Shundana Yusaf, Associate Professor of Architectural History and Theory, gave a plenary talk at the Interdisciplinary Nineteenth Century Society’s Annual Conference 2022 held in Salt Lake City. The conference was hosted by the University of Utah College of Humanities in collaboration with Brigham Young University.
Shundana’s paper, titled Excavating for Women’s Footsteps in Pakistan: A Journey from 19th Century Colonial Archeology to 21st Century Archeoacoustics, presented her recently completed fieldwork in Pakistan for her current book Resonant Tomb: A Feminist History of Sufi Shrines from Medieval to Post Modern Period in Pakistan. She was invited to talk about “Excavating Built Environments” and address how acts of physical digging under the surface of the earth inform architectural history and the past’s impact on our collective present.
She argued that to excavate the role of women in the history of the built environment, the techniques championed by colonial archeologists in the 19th century were a hindrance, not a tool. She instead had found promise in the recent techniques developed by archeoacousticians.
While in Pakistan, she made sound walks, carried out building documentation, and explored the archeoacoustics of eight sites. At its simplest, archeoacoustics reconstruct history through the study of past sounds. This technique has allowed her to computationally simulate what ordinary women heard in public and how they sounded in public space at different historical moments and places.

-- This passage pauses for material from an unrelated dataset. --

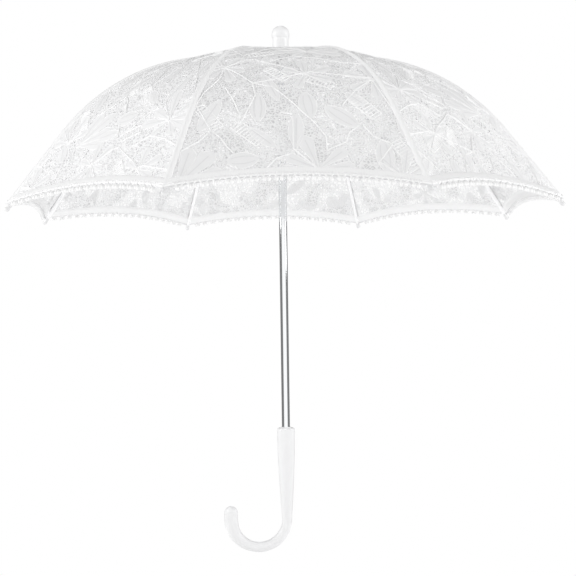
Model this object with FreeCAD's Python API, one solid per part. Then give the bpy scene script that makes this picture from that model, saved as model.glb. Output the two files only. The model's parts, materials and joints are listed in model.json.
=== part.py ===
import FreeCAD, Part
import os
from math import atan2, cos, hypot, radians, sin, sqrt, tan

# Child's lace parasol with eight ribs, open. Millimetres and degrees.
# The origin is the middle of the hand grip on the shaft's axis, and +Z points up the shaft.
# Ribs, stretchers and canopy panels are drawn with their middle plane on XZ, then turned about Z.

V = FreeCAD.Vector
UP = V(0, 0, 1)
AXIS = V(0, 0, 0)

# ribs round the shaft
RIBS = 8
PITCH = 360.0 / RIBS
FIRST_RIB = PITCH / 2
HALF_PITCH = radians(PITCH / 2)

# line of the cloth's outer face over a rib: a run, a bend and a run
CROWN_R = 6.0
CROWN_Z = 410.4
FIRST_SLOPE = radians(3.8)
FIRST_RUN = 66.5
BEND_R = 207.0
LAST_SLOPE = radians(52.4)
LAST_RUN = 90.0

# cloth panels and their trimming
CLOTH = 1.0
PANEL_GAP = 0.15
HEM_SHORT = 9.0
HEM_RISE = 12.5
TRIM_DEPTH = 9.0
TRIM_BELOW_FACE = 2.0
TRIM_ABOVE_FACE = 1.0
TRIM_GAP = 3.2

# rib: a channel that opens downwards, a tongue with an eye at the crown, a pin at the tip
RIB_TOP = 1.6
RIB_DEPTH = 3.0
RIB_WIDTH = 2.6
RIB_WALL = 0.6
TONGUE_WIDTH = 1.6
TONGUE_DEPTH = 2.4
TONGUE_LENGTH = 13.0
EYE_R = 1.5
EYE_HOLE_R = 0.6
CAP_LENGTH = 8.0
CAP_R = 1.9
CAP_BALL_R = 2.15
CAP_PIN_R = 1.2
CAP_END_WALL = 1.0

# stretcher, and the rivet that joins it to the rib
JOINT_SLOPE = radians(30.5)
JOINT_BELOW_RIB = 0.4
FORK_GAP = 0.2
EAR_THICK = 0.6
EAR_R = 1.7
EAR_LENGTH = 12.0
YOKE_START = 9.0
YOKE_END = 14.0
BAR_WIDTH = 2.4
BAR_DEPTH = 2.2
RIVET_R = 0.55
RIVET_CLEARANCE = 0.05
RIVET_HEAD_R = 1.1
RIVET_HEAD = 0.4

# shaft, crown and ferrule
SHAFT_R = 4.0
SHAFT_WALL = 0.6
SHAFT_BOTTOM = -20.0
SHAFT_TOP = 430.0
RING_R = 7.5
RING_WIRE_R = 0.45
HUB_R = 10.0
SLOT_WIDTH = 2.2
SLOT_FLOOR_R = 5.2
NOTCH_TOP = 409.0
NOTCH_HEIGHT = 7.5
WASHER_BOTTOM = 410.6
WASHER_THICK = 0.8
FERRULE_R = 8.05
FERRULE_BALL_R = 8.95
FERRULE_BALL_Z = 433.6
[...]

The Interdisciplinary Nineteenth Century Society’s conference was held from March 23-March 27, 2022. It brought together over 200 scholars in humanities to foreground how exploratory and creative acts of digging down and building up in the 19th century should be studied in hindsight. The transdisciplinary and interconnected investigations at the conference explored the topic from a staggering variety of perspectives. Shout out to Jessica Straley (Associate Professor, Associate Chair, and Director of Undergraduate Studies, Department of English, University of Utah) and Leslee Thorne-Murphy (Associate Dean, College of Humanities and Associate Professor, Department of English, Brigham Young University) for hosting the wonderful event.